> _SUPPLIED DATA_:
--------------------------------------------------

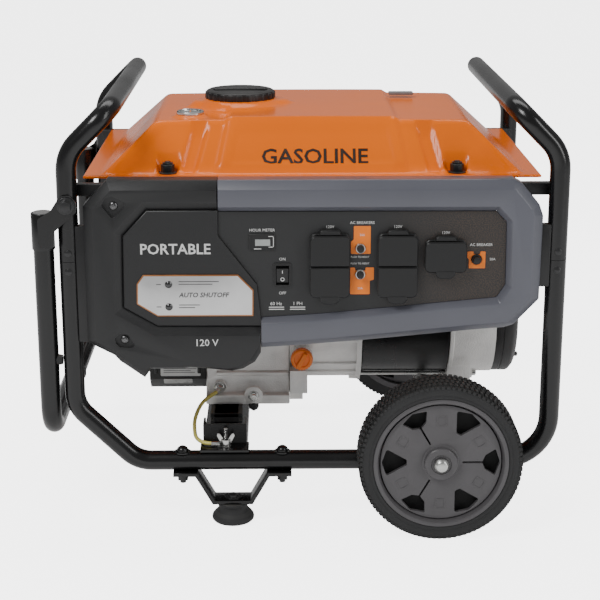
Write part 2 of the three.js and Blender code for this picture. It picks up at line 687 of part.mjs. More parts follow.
// The fan shroud wraps the flywheel; the recoil starter bolts to its left side.
const shroudLeft = -220;
const shroudRight = caseLeft - gap;
const shroudHalf = 91;
const corner = 34;
const squareRing = (h, c) => [
  [-h, shaftZ - h + c], [-h + c, shaftZ - h], [h - c, shaftZ - h], [h, shaftZ - h + c],
  [h, shaftZ + h - c], [h - c, shaftZ + h], [-h + c, shaftZ + h], [-h, shaftZ + h - c],
];
const flywheelR = 74;
add('fan_shroud', cut(
  barX(squareRing(shroudHalf, corner / 2), shroudLeft, shroudRight),
  rodX(flywheelR + 8, shroudLeft + 4, shroudRight + 5, 0, shaftZ, 24),
  rodX(52, shroudLeft - 5, shroudLeft + 10, 0, shaftZ, 20),
), blackPlastic);

const recoilDepth = 30;
const recoilRight = shroudLeft - gap;
const grip = { y: 92, z: shaftZ - 40, x: recoilRight - 14 };
add('recoil_cover', cut(
  turnedX([
    [0, recoilRight - recoilDepth], [52, recoilRight - recoilDepth], [62, recoilRight - recoilDepth + 6],
    [74, recoilRight - 6], [80, recoilRight - 5], [80, recoilRight], [0, recoilRight],
  ], 0, shaftZ, 24),
  turnedX([
    [0, recoilRight - recoilDepth + 3], [51, recoilRight - recoilDepth + 3],
    [60, recoilRight - recoilDepth + 8], [70, recoilRight - 5], [70, recoilRight + 5], [0, recoilRight + 5],
  ], 0, shaftZ, 24),
), blackPlastic);
add('recoil_grip', join(
  block(grip.x - 9, grip.x + 9, grip.y, grip.y + 16, grip.z - 26, grip.z + 26),
  rodY(5, grip.x, grip.y - 12, grip.y + 4, grip.z, 12),
), blackPlastic);

// What turns: the crankshaft with its webs, the flywheel and the alternator's rotor.
const statorLeft = 70;
const statorRight = 190;
const housingRight = 252.5;
add('crankshaft', join(
  rodX(shaftR, shroudLeft + 8, statorRight + 40, 0, shaftZ, 12),
  ...[[-115, -100], [-72, -57]].map(([a, b]) => rodX(34, a, b, 0, shaftZ, 16)),
  rodX(14, -101, -71, 0, shaftZ + 20, 10),
), plated);
add('flywheel', cut(
  join(rodX(flywheelR, -182, -165, 0, shaftZ, 24), rodX(40, -205, -181, 0, shaftZ, 16),
    ...Array.from({ length: 8 }, (_, i) => block(-196, -181, -1.5, 1.5, 36, flywheelR - 2)
      .rotateX((i * Math.PI) / 4).translate(0, 0, shaftZ))),
  rodX(shaftR + gap, -230, -150, 0, shaftZ, 12),
), castAlloy);
add('rotor', cut(
  rodX(bore - airGap, statorLeft + 8, statorRight - 8, 0, shaftZ, 20),
  rodX(shaftR + gap, statorLeft, statorRight, 0, shaftZ, 12),
), darkSteel);

// ---- alternator ------------------------------------------------------------------------------------
const bellWall = 8;
const adapterR = alternatorR + 6;
const neck = { x: -12.7, z: shaftZ - 40.7, y: -alternatorR - 10 };   // oil filler
add('engine_adapter', cut(
  join(
    rodX(adapterR, caseRight + gap, statorLeft - gap, 0, shaftZ, 28),
    rodY(13, neck.x, neck.y, neck.y + 30, neck.z, 20),
    block(caseRight + gap, caseRight + 24, -104, -80, panZ + 14, panZ + 46),
    block(caseRight + gap, caseRight + 18, -88, 88, panZ, panZ + 30),
  ),
  rodX(adapterR - bellWall, caseRight + 12, statorLeft + 5, 0, shaftZ, 28),
  rodX(shaftR + 1, caseRight - 5, caseRight + 20, 0, shaftZ, 12),
), castAlloy);
add('oil_cap', join(
  rodY(15, neck.x, neck.y - gap - 12, neck.y - gap, neck.z, 16),
  block(neck.x - 3, neck.x + 3, neck.y - gap - 18, neck.y - gap - 10, neck.z - 12, neck.z + 12),
), orangePlastic);

add('stator', cut(
  rodX(alternatorR, statorLeft, statorRight, 0, shaftZ, 28),
  rodX(bore, statorLeft - 5, statorRight + 5, 0, shaftZ, 20),
), darkSteel);

const alternatorFootZ = railTop + 28;
add('rear_housing', cut(
  join(
    rodX(alternatorR, statorRight + gap, housingRight, 0, shaftZ, 28),
    block(alternatorRailX - alternatorRailHalf, alternatorRailX + alternatorRailHalf, -60, 60,
      alternatorFootZ + gap, shaftZ - 60),
  ),
  rodX(alternatorR - 7, statorRight - 5, housingRight - 10, 0, shaftZ, 28),
  rodX(shaftR + 1, housingRight - 20, housingRight + 5, 0, shaftZ, 12),
), castAlloy);
const bellR = alternatorR - 1.5;
add('end_bell', turnedX([
  [0, housingRight + gap], [bellR, housingRight + gap], [bellR, housingRight + 23],
  [bellR - 9, housingRight + 31], [0, housingRight + 31],
], 0, shaftZ, 24), blackPlastic);

// Rubber mounts between the channels and what they carry.
const mountPad = 22;
add('isolator_engine', join(
  ...[-1, 1].map((s) => block(engineRailX - 17, engineRailX + 17, s * 120 - mountPad, s * 120 + mountPad,
    railTop + gap, panZ - gap)),
  block(engineRailX - 17, engineRailX + 17, -110, 110, railTop + gap, railTop + 6),
), rubber);
add('isolator_alternator', block(
  alternatorRailX - alternatorRailHalf + 2, alternatorRailX + alternatorRailHalf - 2,
  -56, 56, railTop + gap, alternatorFootZ,
), rubber);

// ---- intake, exhaust -----------------------------------------------------------------------------------
const intakeZ = shaftZ + 67;
add('carburettor', join(
  block(-176, -146.5, 112, 148, intakeZ - 20, intakeZ + 20),
  rodX(14, -147, -144.5, 130, intakeZ, 16),
  rodZ(15, -161, 130, intakeZ - 38, intakeZ - 18, 16),
), castAlloy);
add('choke_lever', join(
  rodY(5, -161, 148.5, 154, intakeZ + 8, 12),
  block(-164, -158, 150, 154, intakeZ + 8, intakeZ + 38),
), blackPlastic);
add('air_cleaner', join(
  block(-262, -180, 100, 176, intakeZ - 30, intakeZ + 52),
  block(-257, -185, 176, 184, intakeZ - 24, intakeZ + 46),
  block(-180.5, -176.5, 116, 144, intakeZ - 16, intakeZ + 16),
), blackPlastic);

// The exhaust pipe rises from the head into the muffler's left end; the tail pipe faces back.
const mufflerX = [14, 196];
const mufflerZ = shaftZ + 125;
const portZ = shaftZ + 71;
add('muffler', join(
  barX([[86, mufflerZ - 28], [96, mufflerZ - 36], [168, mufflerZ - 36], [178, mufflerZ - 28],
    [178, mufflerZ + 26], [168, mufflerZ + 36], [96, mufflerZ + 36], [86, mufflerZ + 26]], ...mufflerX),
  tube([[-23, 128, portZ], [-8, 128, portZ], [5, 128, mufflerZ - 5], [40, 128, mufflerZ - 5]],
    [8, 8], 11, { sides: 10, stepsPerBend: 3 }),
  rodY(10, mufflerX[1] - 30, 170, 196, mufflerZ - 10, 14),
), darkSteel);

// ---- earth lead ----------------------------------------------------------------------------------------
// The lead runs from a lug on the crankcase to a ring under the wing nut on the frame.
// Each point is (x, fraction of the way out to the stud, fraction of the way down to it).
const ringZ = railTop + gap + earthFlange + gap;
const leadStart = { y: -98, z: panZ + 26 };
const leadEnd = { y: earthStudY, z: ringZ + 3.7 };
const leadRoute = [
  [-124, 0, 0], [-128, 0.05, 0.1], [-139, 0.16, 0.19], [-149, 0.3, 0.33], [-154, 0.46, 0.52],
  [-156, 0.6, 0.69], [-155, 0.74, 0.83], [-153, 0.86, 0.93], [-147, 0.95, 0.98], [-138, 0.99, 1],
  [-129, 1, 1], [-122, 1, 1],
].map(([x, out, down]) => new THREE.Vector3(x, THREE.MathUtils.lerp(leadStart.y, leadEnd.y, out),
  THREE.MathUtils.lerp(leadStart.z, leadEnd.z, down)));
const leadCurve = new THREE.CatmullRomCurve3(leadRoute);
const leadR = 2.6;
const leadRing = new THREE.Shape();
leadRing.absarc(0, 0, leadR, 0, Math.PI * 2);
const lead = new THREE.ExtrudeGeometry(leadRing, {
  steps: 22, extrudePath: leadCurve, bevelEnabled: false, curveSegments: 4,
});
add('earth_lead', join(
  lead,
  cut(block(-124, engineRailX + 9, earthStudY - 7, earthStudY + 7, ringZ, ringZ + 1.6),
    rodZ(studR + 0.4, engineRailX + 1.5, earthStudY, ringZ - 5, ringZ + 10, 14)),
  block(-130, -121, earthStudY - 3, earthStudY + 3, ringZ, ringZ + 5),
), wireJacket);
const nutZ = ringZ + 1.6 + gap;
const nutX = engineRailX + 1.5;
const wing = plateY([[3, 2], [7, 3], [11.4, 13], [10.5, 16], [7.5, 15.5], [3, 8]], -1.2, 1.2);
add('wing_nut', cut(join(
  rodZ(6.5, 0, 0, 0, 8, 16),
  wing,
  wing.clone().rotateZ(Math.PI),
), rodZ(studR + 0.4, 0, 0, -5, 20, 14)).translate(nutX, earthStudY, nutZ), plated);

// The machine is placed so that the origin is under the middle of its box.
const leftReach = frameX + handleArmX + 14;
const rightReach = frameX + tubeR;
generator.position.x = (leftReach - rightReach) / 2;

export default generator;
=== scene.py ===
import json
import math

import bmesh
import bpy
from mathutils import Matrix, Vector


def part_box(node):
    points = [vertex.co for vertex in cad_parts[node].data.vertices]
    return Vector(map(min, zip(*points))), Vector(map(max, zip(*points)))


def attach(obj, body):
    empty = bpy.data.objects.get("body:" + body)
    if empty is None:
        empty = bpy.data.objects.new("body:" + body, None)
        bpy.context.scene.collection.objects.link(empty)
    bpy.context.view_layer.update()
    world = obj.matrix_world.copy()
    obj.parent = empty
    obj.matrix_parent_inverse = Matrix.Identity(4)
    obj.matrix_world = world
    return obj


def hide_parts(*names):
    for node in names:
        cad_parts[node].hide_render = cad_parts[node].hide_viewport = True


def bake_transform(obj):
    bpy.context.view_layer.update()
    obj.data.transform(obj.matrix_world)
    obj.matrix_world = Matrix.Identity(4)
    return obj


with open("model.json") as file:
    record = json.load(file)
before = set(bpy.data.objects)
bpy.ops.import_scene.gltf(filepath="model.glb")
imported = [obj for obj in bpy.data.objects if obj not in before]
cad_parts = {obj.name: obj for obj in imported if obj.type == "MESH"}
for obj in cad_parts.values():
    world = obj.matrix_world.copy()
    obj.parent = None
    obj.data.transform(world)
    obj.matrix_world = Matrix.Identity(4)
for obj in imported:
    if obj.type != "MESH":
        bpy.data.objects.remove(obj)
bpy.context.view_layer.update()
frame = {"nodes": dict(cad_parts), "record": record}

nodes = frame["nodes"]
bodies = frame["record"]["behaviour"]["bodies"]

# ---- camera, floor and lights ----------------------------------------------------------------
# The machine stands on a plain pale floor under large soft lights. It is seen from standing
# height through a long lens, from a little to the left of the control panel's middle.
eye = Vector((-0.0284, -2.0719, 0.8324))
forward = Vector((0.0145, 0.9609, -0.2764))
lens = bpy.data.cameras.new("camera")
lens.lens = 91.8
lens.sensor_width = 36.0


def in_scene(name, data):
    """An object for this data, in the scene's collection."""
    made = bpy.data.objects.new(name, data)
    bpy.context.scene.collection.objects.link(made)
    return made


def node(tree, kind, **feeds):
    """A shader node of a kind, each socket fed with a value or from another node's output."""
    made = tree.nodes.new("ShaderNode" + kind)
    for label, feed in feeds.items():
        socket = made.inputs[label.replace("_", " ")]
        if isinstance(feed, bpy.types.NodeSocket):
            tree.links.new(feed, socket)
        else:
            socket.default_value = feed
    return made


camera = in_scene("camera", lens)
camera.location = eye
camera.rotation_euler = forward.to_track_quat("-Z", "Y").to_euler()
bpy.context.scene.camera = camera

floor_half, floor_drop = 12.0, 0.0004
floor_bm = bmesh.new()
bmesh.ops.create_grid(floor_bm, x_segments=1, y_segments=1, size=floor_half,
                      matrix=Matrix.Translation((0, 0, -floor_drop)))
floor_mesh = bpy.data.meshes.new("floor")
floor_bm.to_mesh(floor_mesh)
floor_bm.free()
in_scene("floor", floor_mesh)
floor_paint = bpy.data.materials.new("pale_floor")
floor_paint.use_nodes = True
floor_tree = floor_paint.node_tree
floor_seen = node(floor_tree, "LightPath")
floor_glow = node(floor_tree, "MapRange", Value=floor_seen.outputs["Is Camera Ray"], To_Min=0.3, To_Max=4.0)
floor_shader = floor_tree.nodes["Principled BSDF"]
floor_shader.inputs["Base Color"].default_value = (0.9, 0.9, 0.9, 1)
floor_shader.inputs["Roughness"].default_value = 0.8
floor_shader.inputs["Emission Color"].default_value = (1, 1, 1, 1)
floor_tree.links.new(floor_glow.outputs["Result"], floor_shader.inputs["Emission Strength"])
floor_mesh.materials.append(floor_paint)

studio = bpy.data.worlds.new("studio")
studio.use_nodes = True
sky = studio.node_tree
room = sky.nodes["Background"]
room.inputs["Color"].default_value = (1.0, 1.0, 1.0, 1)
room.inputs["Strength"].default_value = 0.3
backdrop = node(sky, "Background", Color=(1.0, 1.0, 1.0, 1), Strength=3.5)
pick = node(sky, "MixShader", Fac=node(sky, "LightPath").outputs["Is Camera Ray"])
sky.links.new(room.outputs["Background"], pick.inputs[1])
sky.links.new(backdrop.outputs["Background"], pick.inputs[2])
sky.links.new(pick.outputs["Shader"], sky.nodes["World Output"].inputs["Surface"])
bpy.context.scene.world = studio
for name, place, size, watts in (
        ("key", (-1.3, -1.6, 2.2), (0.9, 0.9), 36),
        ("fill", (2.0, -1.5, 1.3), (0.5, 1.8), 17),
        ("top", (0.1, 0.5, 2.4), (2.2, 0.8), 20)):
    data = bpy.data.lights.new(name, "AREA")
    data.shape = "RECTANGLE"
    data.size, data.size_y = size
    data.energy = watts
    lamp = in_scene(name, data)
    lamp.location = place
    lamp.rotation_euler = (Vector((0, 0, 0.25)) - Vector(place)).to_track_quat("-Z", "Y").to_euler()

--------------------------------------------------

> _DIRECTIVE_:
Extract, word for word, the line containing "if empty is", the line containing "lens.sensor_width = 36.0", and every line between them.

> _THE SOLUTION_:
    if empty is None:
        empty = bpy.data.objects.new("body:" + body, None)
        bpy.context.scene.collection.objects.link(empty)
    bpy.context.view_layer.update()
    world = obj.matrix_world.copy()
    obj.parent = empty
    obj.matrix_parent_inverse = Matrix.Identity(4)
    obj.matrix_world = world
    return obj


def hide_parts(*names):
    for node in names:
        cad_parts[node].hide_render = cad_parts[node].hide_viewport = True


def bake_transform(obj):
    bpy.context.view_layer.update()
    obj.data.transform(obj.matrix_world)
    obj.matrix_world = Matrix.Identity(4)
    return obj


with open("model.json") as file:
    record = json.load(file)
before = set(bpy.data.objects)
bpy.ops.import_scene.gltf(filepath="model.glb")
imported = [obj for obj in bpy.data.objects if obj not in before]
cad_parts = {obj.name: obj for obj in imported if obj.type == "MESH"}
for obj in cad_parts.values():
    world = obj.matrix_world.copy()
    obj.parent = None
    obj.data.transform(world)
    obj.matrix_world = Matrix.Identity(4)
for obj in imported:
    if obj.type != "MESH":
        bpy.data.objects.remove(obj)
bpy.context.view_layer.update()
frame = {"nodes": dict(cad_parts), "record": record}

nodes = frame["nodes"]
bodies = frame["record"]["behaviour"]["bodies"]

# ---- camera, floor and lights ----------------------------------------------------------------
# The machine stands on a plain pale floor under large soft lights. It is seen from standing
# height through a long lens, from a little to the left of the control panel's middle.
eye = Vector((-0.0284, -2.0719, 0.8324))
forward = Vector((0.0145, 0.9609, -0.2764))
lens = bpy.data.cameras.new("camera")
lens.lens = 91.8
lens.sensor_width = 36.0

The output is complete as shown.